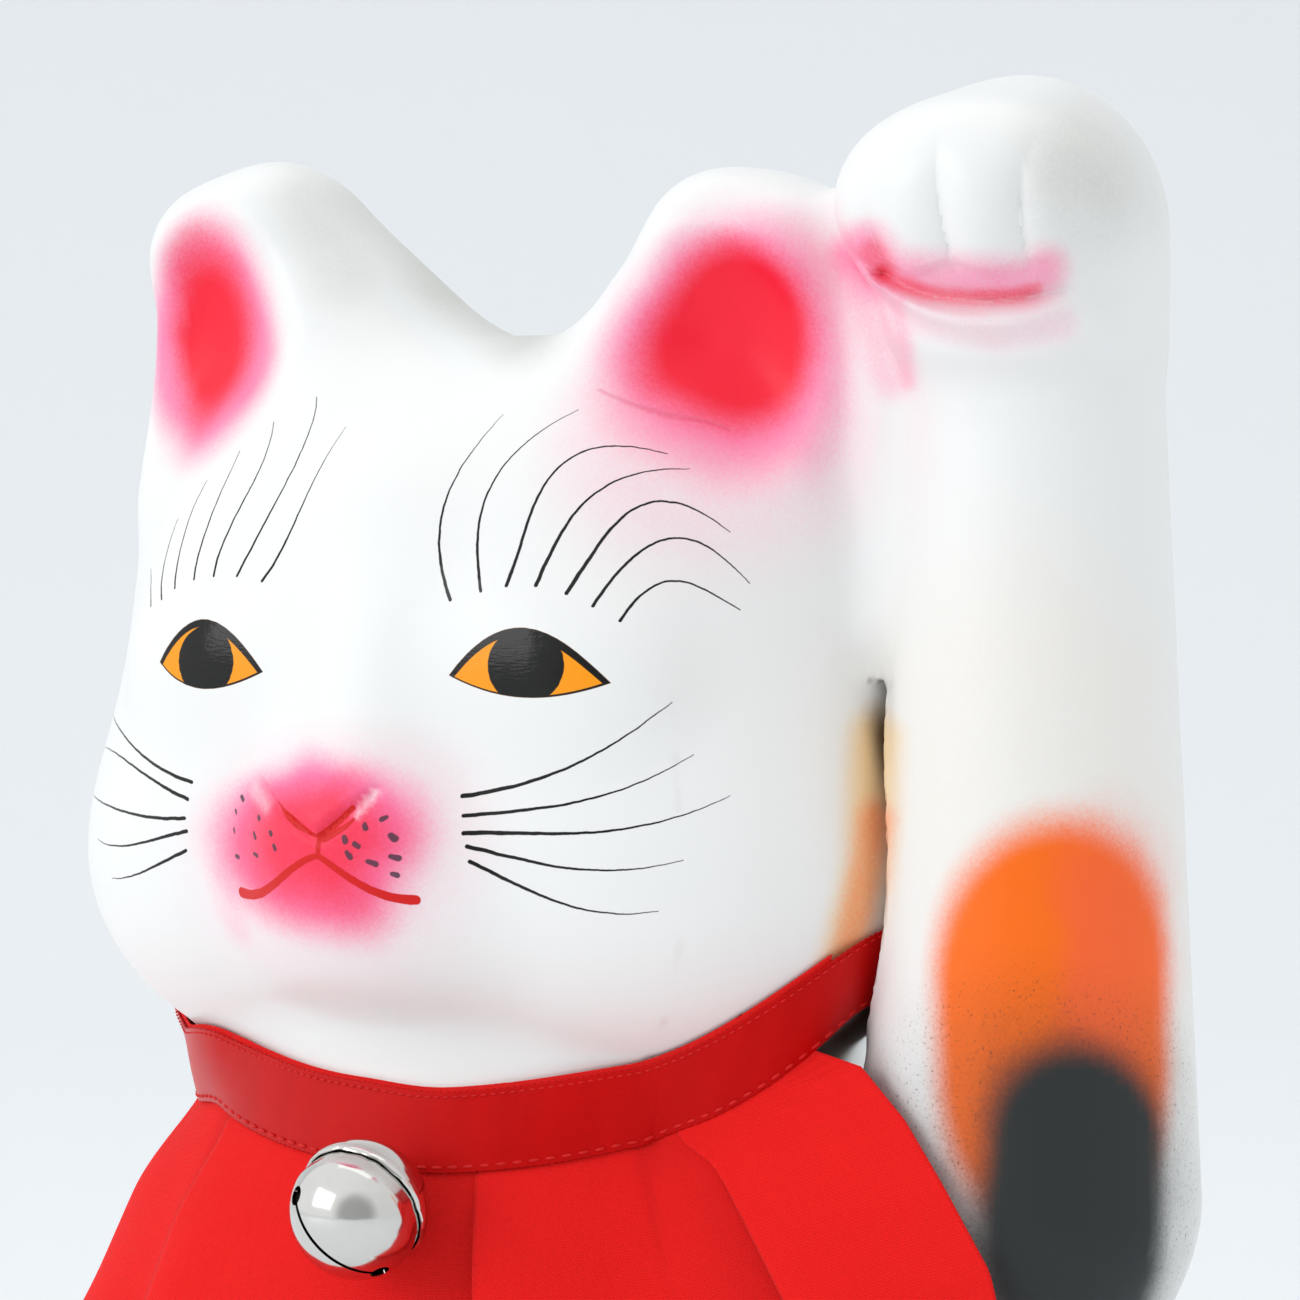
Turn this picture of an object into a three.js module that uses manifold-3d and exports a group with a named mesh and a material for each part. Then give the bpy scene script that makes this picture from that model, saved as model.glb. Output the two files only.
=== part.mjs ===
// A seated ceramic maneki-neko with a raised left arm, a satin neck ribbon, a pleated cotton bib
// and a pressed metal jingle bell. Millimetres, +Z up, the cat looks along -Y and stands on Z = 0.
// X grows towards the cat's own left, the side of the raised arm.

import * as THREE from 'three';
import { mergeVertices } from 'three/addons/utils/BufferGeometryUtils.js';
import Module from 'manifold-3d';

const wasm = await Module();
wasm.setup();

const DEGREE = Math.PI / 180;

// Heights that the rest hangs on
const eyeHeight = 298;
const neckAxisY = 4;

// The forms of the head, each place counted from the point midway between the eyes' height
// and the head's own axis. The sizes are half sizes.
const skull = { at: [0, 3, -6], size: [77, 60, 62] };
const crown = { at: [30, 2, 12], size: [44, 50, 43] };
const cheek = { at: [31, -4, -38], size: [56, 51, 42] };
const muzzle = { at: [0, -44, -41], size: [26, 21, 19] };
const eyelid = { at: [33, -42, -1], size: [21, 11, 14] };
const noseBridge = { from: [0, -38, 20], to: [0, -53.5, -26], thick: [10, 10] };
const creaseOfNose = { at: [11.5, -66, -27], size: [1.3, 5, 8.5], tilt: 12, roll: 40 };
const midlineSoftness = 12;

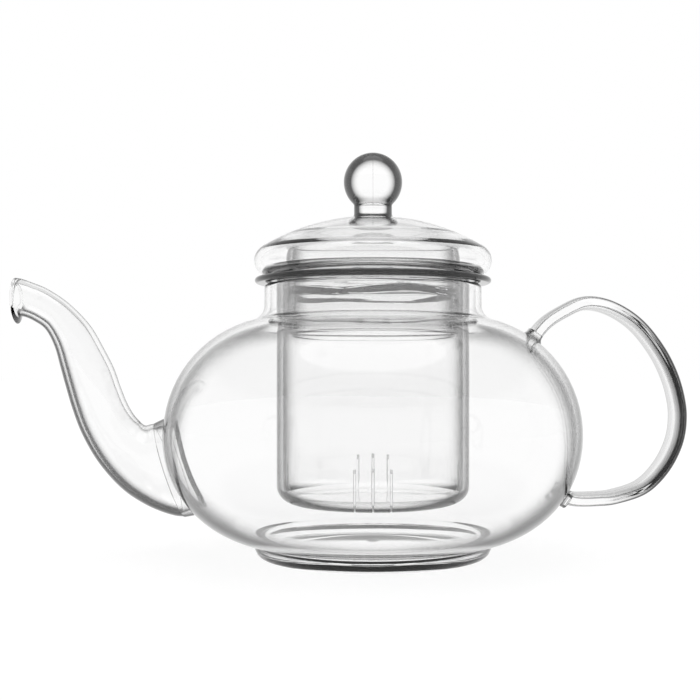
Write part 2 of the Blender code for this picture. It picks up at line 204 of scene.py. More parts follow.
def linear(colour):
    """A linear colour with alpha from an sRGB hex value."""
    parts = [int(colour[i : i + 2], 16) / 255 for i in (1, 3, 5)]
    return [p / 12.92 if p <= 0.04045 else ((p + 0.055) / 1.055) ** 2.4 for p in parts] + [1.0]


def add_node(tree, kind, settings=None, links=None):
    """A node with its settings (by property or input name) and its links (input: output socket)."""
    node = tree.nodes.new(kind)
    for name, value in (settings or {}).items():
        if name in node.inputs:
            node.inputs[name].default_value = value
        else:
            setattr(node, name, value)
    for name, socket in (links or {}).items():
        tree.links.new(socket, node.inputs[name])
    return node


GLASS_IOR = 1.47  # borosilicate
WAVE_SHIFT = (0.37, 0.61, 0.23)  # keeps the noise's own grid off the pot's middle


def clear_glass(name, body, edge, painted_shade_span, wave_mm, wave_depth_mm, painted_shade_side=(0.0, 0.0, 0.0)):
    """Clear borosilicate glass, with painted shade where it is seen along its skin, which stands in
    for the darker room that real glass shows near its outline.

    The span after edge, the painted shade's colour, is how far the skin has turned away, from 0
    to 1, where the painted shade begins and where it is full. wave_mm is (around, upright), the
    lengths of the faint waves in the skin. Skin that faces the way of the last argument gets the
    painted shade sooner, by that vector's length: painted shade on one side, as if less light fell
    there. A piece may carry its own painted shade attribute at its points: how much sooner the
    painted shade comes there.
    """
    glass = bpy.data.materials.new(name)
    glass.use_nodes = True
    tree = glass.node_tree
    tree.nodes.clear()
    place = add_node(tree, "ShaderNodeTexCoord")
    scale = (1 / (wave_mm[0] * MM), 1 / (wave_mm[0] * MM), 1 / (wave_mm[1] * MM))
    spread = add_node(
        tree,
        "ShaderNodeMapping",
        {"Scale": scale, "Location": WAVE_SHIFT},
        {"Vector": place.outputs["Object"]},
    )
    waves = add_node(
        tree,
        "ShaderNodeTexNoise",
        {"Scale": 1.0, "Detail": 1.5, "Roughness": 0.4},
        {"Vector": spread.outputs["Vector"]},
    )
    skin = add_node(
        tree,
        "ShaderNodeBump",
        {"Strength": 1.0, "Distance": wave_depth_mm * MM},
        {"Height": waves.outputs["Fac"]},
    )
    facing = add_node(tree, "ShaderNodeLayerWeight", {"Blend": 0.5})
    shape = add_node(tree, "ShaderNodeNewGeometry")
    # Painted shade on one side: skin that faces the given direction darkens sooner, as if less light
    # fell on it.
    side_shade = add_node(
        tree, "ShaderNodeVectorMath", {"operation": "DOT_PRODUCT"}, {"Vector": shape.outputs["Normal"]}
    )
    side_shade.inputs[1].default_value = painted_shade_side
    # Painted shade that a piece carries at its points.
    painted_shade = add_node(tree, "ShaderNodeAttribute", {"attribute_name": "painted_shade"})
    turned_away = facing.outputs["Facing"]
    for sooner in (side_shade.outputs["Value"], painted_shade.outputs["Fac"]):
        total = add_node(tree, "ShaderNodeMath", {"operation": "ADD"})
        tree.links.new(turned_away, total.inputs[0])
        tree.links.new(sooner, total.inputs[1])
        turned_away = total.outputs[0]
    # Painted shade: the colour turns from the glass's own to the dark edge colour as the skin turns
    # away.
    edge_shade = add_node(tree, "ShaderNodeValToRGB", None, {"Fac": turned_away})
    ramp = edge_shade.color_ramp
    ramp.interpolation = "EASE"
    ramp.elements[0].position = painted_shade_span[0]
    ramp.elements[0].color = linear(body)
    ramp.elements[1].position = painted_shade_span[1]
    ramp.elements[1].color = linear(edge)
    shader = add_node(
        tree,
        "ShaderNodeBsdfPrincipled",
        {"Roughness": 0.0, "IOR": GLASS_IOR, "Transmission Weight": 1.0},
        {"Base Color": edge_shade.outputs["Color"], "Normal": skin.outputs["Normal"]},
    )
    # A lamp shines straight through the glass, so that it throws almost no shadow.
    clear = add_node(tree, "ShaderNodeBsdfTransparent", {"Color": linear("#fdfdfd")})
    path = add_node(tree, "ShaderNodeLightPath")
    through = add_node(tree, "ShaderNodeMixShader")
    tree.links.new(path.outputs["Is Shadow Ray"], through.inputs[0])
    tree.links.new(shader.outputs[0], through.inputs[1])
    tree.links.new(clear.outputs[0], through.inputs[2])
    add_node(tree, "ShaderNodeOutputMaterial", None, {"Surface": through.outputs[0]})
    return glass


def paint_shade(piece, values):
    """Writes a piece's painted shade attribute from a value for each point, or a rule of each point's
    place.
    """
    if callable(values):
        values = [values(vertex.co) for vertex in piece.data.vertices]
    field = piece.data.attributes.new("painted_shade", "FLOAT", "POINT")
    field.data.foreach_set("value", values)


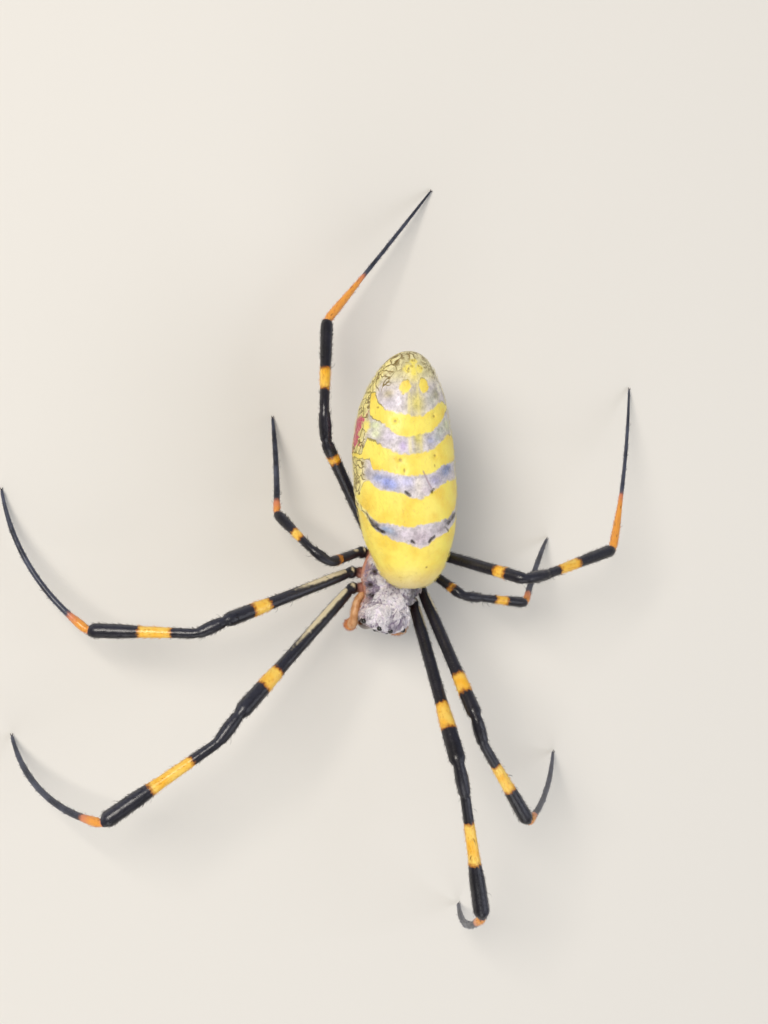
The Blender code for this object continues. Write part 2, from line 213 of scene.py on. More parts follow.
def makeFloor():
    deselect()
    bpy.ops.mesh.primitive_plane_add(size=floorSettings["size"], location=(0, 0, -0.00002))
    floor = bpy.context.object
    floor.name = "floor"
    material = emptyMaterial("matte_painted_board")
    place = addNode(material, "ShaderNodeTexCoord", {}, {})
    grain = addNode(material, "ShaderNodeTexNoise", {},
                    {"Vector": (place, "Object"), "Scale": 1 / (floorSettings["grainMm"] * millimetre)})
    bump = addNode(material, "ShaderNodeBump", {},
                   {"Height": (grain, "Fac"), "Distance": 0.0001, "Strength": 0.05})
    shader = addNode(material, "ShaderNodeBsdfPrincipled", {},
                     {"Base Color": linearColour(floorSettings["colour"]),
                      "Roughness": floorSettings["roughness"], "Normal": (bump, "Normal")})
    addNode(material, "ShaderNodeOutputMaterial", {}, {"Surface": (shader, "BSDF")})
    floor.data.materials.append(material)


lamps = {    # place and size in metres, power in watts
    "key": {"place": (-0.26, 0.16, 0.42), "size": 0.22, "power": 2.1, "colour": "#FFF8EE"},
    "fill": {"place": (0.34, -0.10, 0.36), "size": 0.40, "power": 0.72, "colour": "#F3F6FF"},
    "front": {"place": (-0.05, -0.42, 0.26), "size": 0.34, "power": 0.62, "colour": "#FFFFFF"},
}


def makeLamps():
    for name, lamp in lamps.items():
        light = bpy.data.lights.new(name, "AREA")
        light.size = lamp["size"]
        light.energy = lamp["power"]
        light.color = linearColour(lamp["colour"])[:3]
        obj = bpy.data.objects.new(name, light)
        obj.location = lamp["place"]
        obj.rotation_euler = Vector(lamp["place"]).to_track_quat("Z", "Y").to_euler()
        bpy.context.scene.collection.objects.link(obj)
    world = bpy.data.worlds.new("soft_room")
    world.use_nodes = True
    world.node_tree.nodes["Background"].inputs["Color"].default_value = linearColour("#EEF1F4")
    world.node_tree.nodes["Background"].inputs["Strength"].default_value = 0.26
    bpy.context.scene.world = world


makeFloor()
makeLamps()
print("floor and lamps ready")


# Abdomen markings: for each edge, pairs of the turn from the back's middle and the share from the front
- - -
* PROBLEM DETAILS *
All lines in the listing above from the line containing "The Blender code for this object" to the line containing "floor.data.materials.append(material)", inclusive, should be retyped exactly; no other lines should appear.

* TASK ANSWER *
The Blender code for this object continues. Write part 2, from line 213 of scene.py on. More parts follow.
def makeFloor():
    deselect()
    bpy.ops.mesh.primitive_plane_add(size=floorSettings["size"], location=(0, 0, -0.00002))
    floor = bpy.context.object
    floor.name = "floor"
    material = emptyMaterial("matte_painted_board")
    place = addNode(material, "ShaderNodeTexCoord", {}, {})
    grain = addNode(material, "ShaderNodeTexNoise", {},
                    {"Vector": (place, "Object"), "Scale": 1 / (floorSettings["grainMm"] * millimetre)})
    bump = addNode(material, "ShaderNodeBump", {},
                   {"Height": (grain, "Fac"), "Distance": 0.0001, "Strength": 0.05})
    shader = addNode(material, "ShaderNodeBsdfPrincipled", {},
                     {"Base Color": linearColour(floorSettings["colour"]),
                      "Roughness": floorSettings["roughness"], "Normal": (bump, "Normal")})
    addNode(material, "ShaderNodeOutputMaterial", {}, {"Surface": (shader, "BSDF")})
    floor.data.materials.append(material)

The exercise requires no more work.